29 May, 2001 - 00:00

It is highly probable that the German Bundestag will approve as early as next week a bill that will make it possible to start paying compensation to former Ostarbeiteren (wartime slave laborers), Michael Jansen, chairman of the Memory, Responsibility, and Future Foundation, told journalists on May 23. Berlin has so far been dragging its feet on compensation payments allegedly due to lack of legal guarantees. German enterprises, which contributed 50% of money to the DM 10 billion compensation fund, wanted to be certain that former prisoners and slave laborers will be filing no new suits against them. Although all outstanding problems have been solved with the five principal contracting parties to the compensation issue — Ukraine, Russia, Poland, the Czech Republic, and Belarus — the United States has long refused to provide any such guarantees. Some American courts did not dismiss a number of lawsuits against German companies until very recently. And only after all the problems had been settled with the US was Berlin able to say that now we can expect the compensation procedure to begin.
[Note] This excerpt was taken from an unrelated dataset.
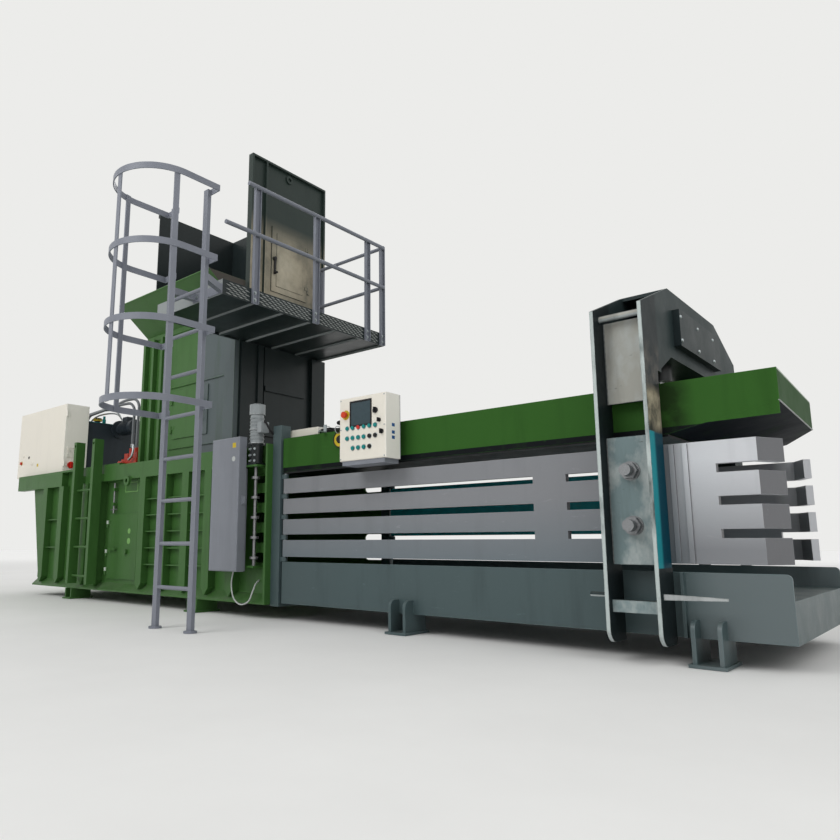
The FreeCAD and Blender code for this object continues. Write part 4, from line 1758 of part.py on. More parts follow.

The first piece of good news Mr. Jansen announced was that the first installment, to be paid former Ostarbeiteren, will account for 65% of the total. As is known, payments will be effected in two stages in accordance with the allocation of two installments. Earlier, the Germans said the former slave laborers would receive only 35% at the first stage and the rest in the second. Berlin must have made concessions to the victims after certain consultations. Mr. Jansen also said the former slaves might receive their first payments as early as at the beginning of July. Until then, German representatives will carry out a selective check of the papers submitted by compensation applicants. In any case, there is no question of fully checking all the applications, for this would take an unduly long time, Mr. Jansen emphasized. Chairman of the Ukrainian Mutual Understanding and Reconciliation Foundation Ihor Lushnikov announced that 480,000 applications have now been registered in Ukraine. This number is expected to have risen to 540,000 by August 11, the application deadline. Incidentally, the German representative denied a journalist’s allegation that the German foundation is going to set up a staff of 1000 and spend DM 800 million to check the applications.

Ukrainian foundation representatives, the actual organizers of payments, on their part assured the FRG that the compensation process would be fully transparent. The National Bank of Ukraine, Cabinet of Ministers, and Mutual Understanding and Reconciliation Foundation will report to the president quarterly. Under last year’s Ukrainian government resolution, Mr. Lushnikov recalled, payments in Ukraine are to be effected by thirteen Ukrainian banks. It is worth noting that the German side would like to see this number reduced. There are several reasons for this. First, it will be easier to monitor a lesser number of banks (evidently, the point is to avoid a situation that occurred earlier, when payments were made by Hradobank). Secondly, a large number of banks means correspondingly larger expenses, Mr. Jansen informed The Day. Moreover, the German representative admitted that “a problem of regional banking coverage” might exist in Ukraine. Meanwhile, Mr. Lushnikov told The Day’s correspondent that the German side had received all the necessary guarantees, the President had signed the required instructions, while the very process of payment “is our internal business.”

According to the Mutual Understanding and Reconciliation Foundation, former concentration camp and ghetto prisoners are to receive 15,000 German marks, industrial workers DM 4,300, workers on private farms up to DM 1,500, and inmates in other camps from DM 5,000 to DM 12,000 in compensation.